[Start]

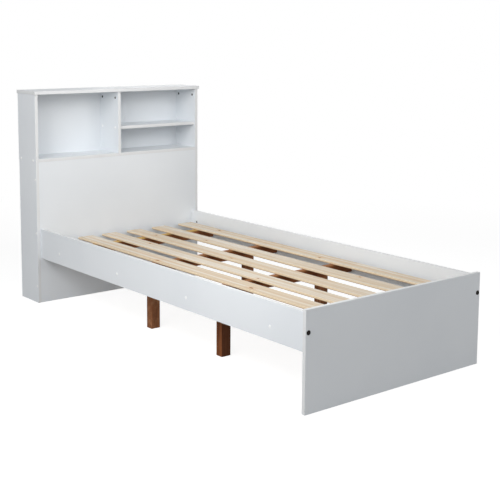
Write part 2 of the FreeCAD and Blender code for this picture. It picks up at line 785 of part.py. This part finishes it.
make_headboard_sides()
make_headboard_top()
make_bookcase()
make_front_panel()
make_rails()
make_footboard()
make_bearers_and_legs()
make_slats()
make_screws_and_caps()
make_cams()
make_rail_fixings()
make_leg_screws()
make_nails()
doc.recompute()

for thing in doc.Objects:
    if "Invalid" in thing.State or "Error" in thing.State:
        raise RuntimeError(f"{thing.Label} failed: {thing.State}")
for subpart in subparts:
    if subpart.Shape.isNull() or not subpart.Shape.isValid():
        raise RuntimeError(f"{subpart.Label} has no valid shape")

os.makedirs("parts", exist_ok=True)
for subpart in subparts:
    subpart.Shape.exportStep(os.path.join("parts", f"{subpart.Label}.step"))
print(f"{len(subparts)} sub-parts written")
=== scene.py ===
import math
import bpy
from mathutils import Matrix, Vector


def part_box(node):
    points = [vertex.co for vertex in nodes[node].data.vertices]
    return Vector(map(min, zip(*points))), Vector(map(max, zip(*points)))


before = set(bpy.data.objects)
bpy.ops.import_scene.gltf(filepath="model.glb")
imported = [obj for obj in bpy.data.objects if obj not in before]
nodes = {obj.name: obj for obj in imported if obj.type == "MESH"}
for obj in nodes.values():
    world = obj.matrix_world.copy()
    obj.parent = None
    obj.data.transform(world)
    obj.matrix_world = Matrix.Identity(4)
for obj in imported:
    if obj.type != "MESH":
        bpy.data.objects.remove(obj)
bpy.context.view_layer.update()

# The view, fitted to the corners of the bed in a square picture. Metres and radians.
CAMERA_PLACE = (-2.8243, -3.5759, 1.3202)
CAMERA_TURN = -0.6625          # about the vertical, from looking along the bed
CAMERA_TILT = -0.1313          # below the horizon
CAMERA_ROLL = 0.0033
CAMERA_REACH = 2.04984         # focal length over picture width
CAMERA_SHIFT = (0.06, -0.16)
SENSOR = 36.0


# ---------------------------------------------------------------- shader wiring

class Wire:
    """The output of a shader node. Python's operators on it add Math nodes."""

    def __init__(self, finish, socket):
        self.finish = finish
        self.socket = socket

    def math(self, operation, *values, first=None):
        """One Math node: the operation on this wire, or on first if it is given, and the values."""
        start = self if first is None else first
        sockets = dict(enumerate([start, *values]))
        return self.finish.add("ShaderNodeMath", {"operation": operation}, sockets)

    def __add__(self, other):
        return self.math("ADD", other)

    def __radd__(self, other):
        return self.math("ADD", other)

    def __sub__(self, other):
        return self.math("SUBTRACT", other)

    def __rsub__(self, other):
        return self.math("SUBTRACT", self, first=other)

    def __mul__(self, other):
        return self.math("MULTIPLY", other)

    def __rmul__(self, other):
        return self.math("MULTIPLY", other)

    def __pow__(self, other):
        return self.math("POWER", other)

    def size(self):
        """The absolute value."""
        return self.math("ABSOLUTE")

    def part(self):
        """The fraction after the whole number."""
        return self.math("FRACT")

    def lesser(self, other):
        return self.math("MINIMUM", other)

    def greater(self, other):
        return self.math("MAXIMUM", other)

    def step(self, low, high):
        """A smooth step: 0 up to low, 1 from high, and falling instead where low is above high."""
        return self.finish.add(
            "ShaderNodeMapRange", {"interpolation_type": "SMOOTHSTEP"},
            {"Value": self, "From Min": low, "From Max": high, "To Min": 0.0, "To Max": 1.0})


class Finish:
    """The node tree of one material."""

    def __init__(self, name, owner=None):
        self.material = bpy.data.materials.new(name) if owner is None else owner
        self.material.use_nodes = True
        self.tree = self.material.node_tree
        self.tree.nodes.clear()

    def add(self, kind, settings=None, values=None, output=0):
        """Add one node: its settings first, then a number, colour or wire for each socket named.

        The answer is the output asked for, or nothing where that is None.
        """
        node = self.tree.nodes.new(kind)
        for field, value in (settings or {}).items():
            setattr(node, field, value)
        for name, value in (values or {}).items():
            socket = self.find(node.inputs, name)
            if isinstance(value, Wire):
                self.tree.links.new(value.socket, socket)
            else:
                socket.default_value = value
        return None if output is None else Wire(self, self.find(node.outputs, output))

    @staticmethod
    def find(sockets, name):
        """A socket by its number, or the first one in use with that name."""
        if isinstance(name, int):
            return [socket for socket in sockets if socket.enabled][name]
        return [socket for socket in sockets if socket.enabled and socket.name == name][0]

    def place(self, scale=(1, 1, 1), shift=(0, 0, 0)):
        """The point on the piece, in its own metres, shifted and then scaled."""
        point = self.add("ShaderNodeTexCoord", output="Object")
        moved = self.add("ShaderNodeVectorMath", {"operation": "ADD"}, {0: point, 1: shift})
        return self.add("ShaderNodeVectorMath", {"operation": "MULTIPLY"}, {0: moved, 1: scale})

    def along(self, axis, start=0.0):
        """The coordinate along one axis, less the start."""
        point = self.add("ShaderNodeTexCoord", output="Object")
        apart = self.add("ShaderNodeSeparateXYZ", None, {"Vector": point}, output="XYZ"[axis])
        return apart - start

    def noise(self, vector, scale, detail=2.0, rough=0.5, warp=0.0):
        """Cloudy noise from 0 to 1, around 0.5."""
        return self.add("ShaderNodeTexNoise", None, {
            "Vector": vector, "Scale": scale, "Detail": detail, "Roughness": rough,
            "Distortion": warp})

    def blend(self, factor, low, high):
        """A colour between two colours, or wires of colours."""
        return self.add("ShaderNodeMix", {"data_type": "RGBA"}, {
            "Factor": factor, "A": as_color(low), "B": as_color(high)}, output="Result")

    def bump(self, height, strength, distance):
        """A normal bent by a height from 0 to 1 that stands for so many metres."""
        return self.add("ShaderNodeBump", None, {
            "Height": height, "Strength": strength, "Distance": distance}, output="Normal")

    def surface(self, values):
        """Close the tree with one principled surface."""
        shader = self.add("ShaderNodeBsdfPrincipled", None, values, output="BSDF")
        self.close(shader)
        return self.material

    def close(self, shader, kind="ShaderNodeOutputMaterial"):
        """Link the last shader to the tree's output."""
        self.add(kind, None, {"Surface": shader}, output=None)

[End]

STATED GOAL:
Print exactly the run of lines that starts at the line with "for thing in" and ends at the line with "SENSOR = 36.0". Leave out every other line.

TASK RESPONSE:
for thing in doc.Objects:
    if "Invalid" in thing.State or "Error" in thing.State:
        raise RuntimeError(f"{thing.Label} failed: {thing.State}")
for subpart in subparts:
    if subpart.Shape.isNull() or not subpart.Shape.isValid():
        raise RuntimeError(f"{subpart.Label} has no valid shape")

os.makedirs("parts", exist_ok=True)
for subpart in subparts:
    subpart.Shape.exportStep(os.path.join("parts", f"{subpart.Label}.step"))
print(f"{len(subparts)} sub-parts written")
=== scene.py ===
import math
import bpy
from mathutils import Matrix, Vector


def part_box(node):
    points = [vertex.co for vertex in nodes[node].data.vertices]
    return Vector(map(min, zip(*points))), Vector(map(max, zip(*points)))


before = set(bpy.data.objects)
bpy.ops.import_scene.gltf(filepath="model.glb")
imported = [obj for obj in bpy.data.objects if obj not in before]
nodes = {obj.name: obj for obj in imported if obj.type == "MESH"}
for obj in nodes.values():
    world = obj.matrix_world.copy()
    obj.parent = None
    obj.data.transform(world)
    obj.matrix_world = Matrix.Identity(4)
for obj in imported:
    if obj.type != "MESH":
        bpy.data.objects.remove(obj)
bpy.context.view_layer.update()

# The view, fitted to the corners of the bed in a square picture. Metres and radians.
CAMERA_PLACE = (-2.8243, -3.5759, 1.3202)
CAMERA_TURN = -0.6625          # about the vertical, from looking along the bed
CAMERA_TILT = -0.1313          # below the horizon
CAMERA_ROLL = 0.0033
CAMERA_REACH = 2.04984         # focal length over picture width
CAMERA_SHIFT = (0.06, -0.16)
SENSOR = 36.0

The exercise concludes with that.